Masoud Asadzadeh has been lowering his own energy usage. After implementing a smart thermostat, he’s saved roughly $50 a month on his energy bill, he said. The internet-connected device checks the weather and adjusts temperatures based on outdoor conditions.
Most energy use in Canada comes during the wintertime, noted Asadzadeh, a University of Manitoba civil engineering professor who studies power generation in the province.
“Manitoba Hydro’s Integrated Resource Plan — from the demand side, they were hoping they could save 310 megawatts per year,” Asadzadeh said, adding that a jump in smart thermostat use could make a difference.
Minister Mike Moyes anticipates more demand for smart thermostats. The shift will allow locals to “make choices that help the environment and also their pocketbook,” he said.
The provincial government has been playing catch up on generating new megawatts of power since the New Democrats’ election, said Moyes, who oversees Efficiency Manitoba. He called the incoming pilot a “good news story.”
Incentivizing Manitobans to change their domestic hot water and electric vehicle charger use, to minimize use during peak times, is also on Efficiency Manitoba’s agenda. Those measures will likely be unrolled between 2027 and 2030, Stocki said.

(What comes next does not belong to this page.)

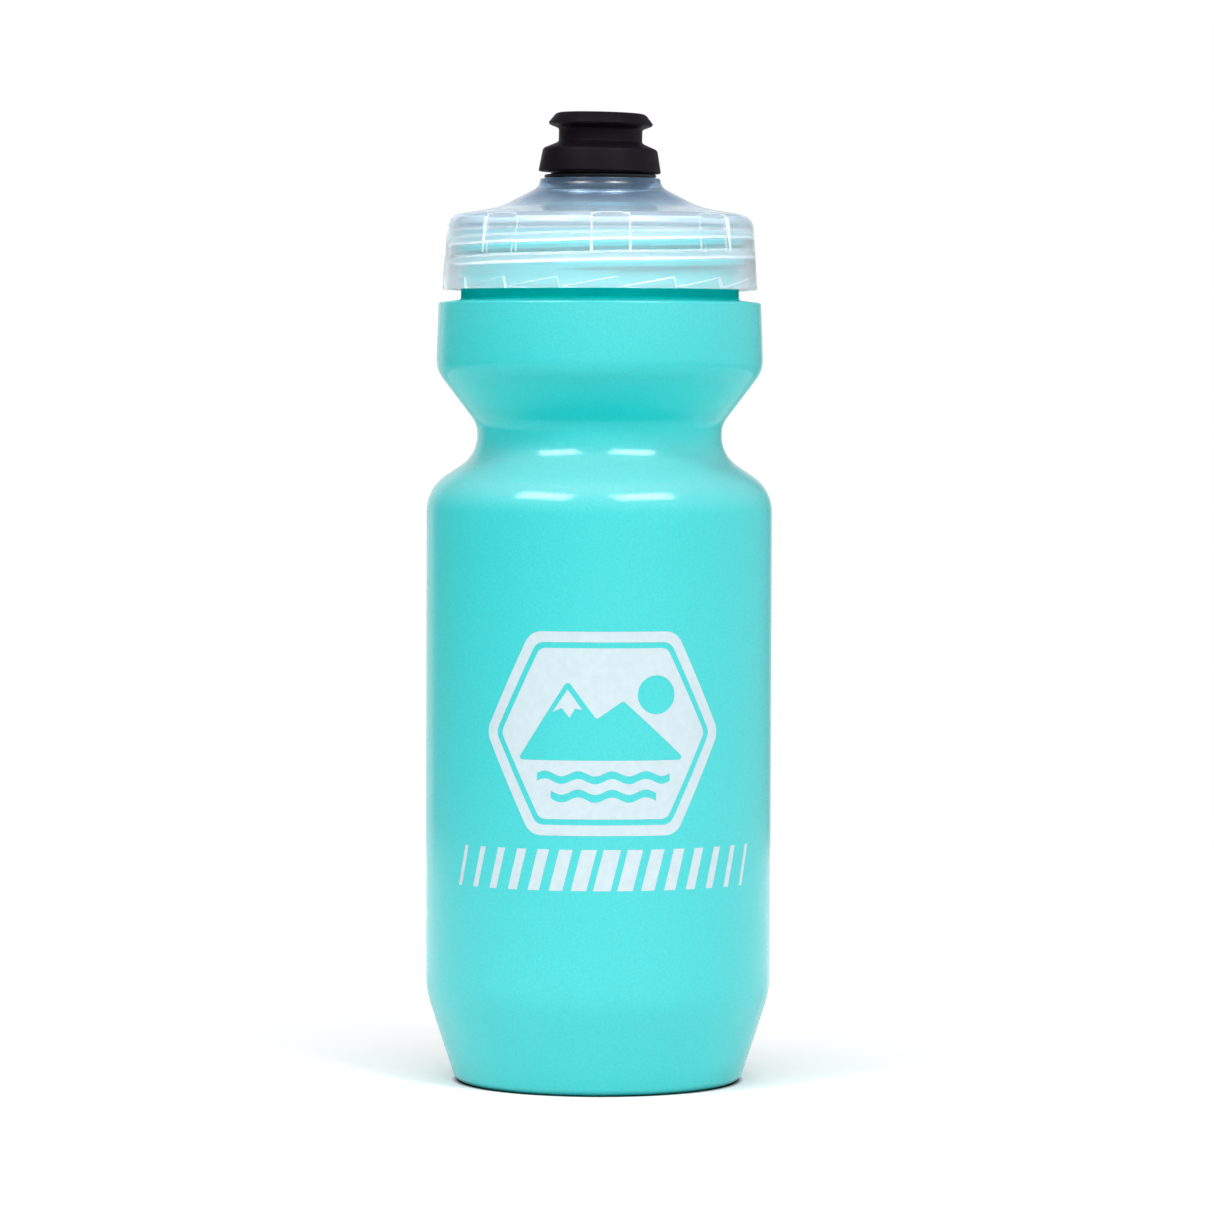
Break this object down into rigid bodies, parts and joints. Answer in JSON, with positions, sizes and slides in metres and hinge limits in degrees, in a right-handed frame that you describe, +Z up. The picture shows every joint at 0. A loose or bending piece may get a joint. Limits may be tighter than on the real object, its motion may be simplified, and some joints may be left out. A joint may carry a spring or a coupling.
{
  "type": "water bottle",
  "caption": "Cycling squeeze bottle with a grip waist, a translucent fluted screw cap and a black push-pull drinking valve.",
  "frame": {"origin": "centre of the ring that the bottle stands on, in the ground plane", "axes": "+Z up along the bottle's axis, towards the mouthpiece; -Y is the front"},
  "size_m": [0.073, 0.073, 0.2045],
  "materials": {
    "bottle_plastic": "soft low-density polyethylene, satin with a fine moulded grain, turquoise",
    "cap_plastic": "natural polypropylene, satin and translucent",
    "seal_rubber": "pale silicone, matt",
    "o_ring_rubber": "black rubber, greased",
    "valve_plastic": "hard black plastic, satin",
    "mouthpiece_rubber": "soft black thermoplastic rubber, matt"
  },
  "bodies": {
    "bottle": {"bottle_body": "bottle_plastic"},
    "seal": {"cap_gasket": "seal_rubber"},
    "cap": {"cap_shell": "cap_plastic"},
    "valve": {"valve_seat": "valve_plastic", "seat_o_ring": "o_ring_rubber"},
    "nozzle": {"nozzle_slider": "valve_plastic", "slider_o_ring": "o_ring_rubber", "mouthpiece": "mouthpiece_rubber"}
  },
  "joints": [
    {"name": "cap_lift", "type": "slide", "parent": "bottle", "child": "seal", "axis": [0, 0, 1], "range_m": [0, 0.01482]},
    {"name": "cap_turn", "type": "hinge", "parent": "seal", "child": "cap", "pos_m": [0, 0, 0.175], "axis": [0, 0, 1], "range_deg": [0, 1260]},
    {"name": "valve_swivel", "type": "hinge", "parent": "cap", "child": "valve", "pos_m": [0, 0, 0.1885], "axis": [0, 0, 1], "continuous": true},
    {"name": "nozzle_slide", "type": "slide", "parent": "valve", "child": "nozzle", "axis": [0, 0, 1], "range_m": [0, 0.006]}
  ],
  "couplings": [
    {"joint": "cap_lift", "follows": "cap_turn", "m_per_rad": 0.00067376}
  ]
}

Manitoba Hydro is spearheading a demand response program aimed at commercial and industrial clients. Details weren’t available Thursday.
Hydro’s 10-year plan points to new dual-fuel combustion turbines, wind power, ground source heat pumps and battery energy storage as further ways to increase capacity.
Its plan outlines an additional 1,760 megawatts of capacity over the next decade. It would increase the electric system’s total capacity from roughly 6,200 megawatts to 7,200.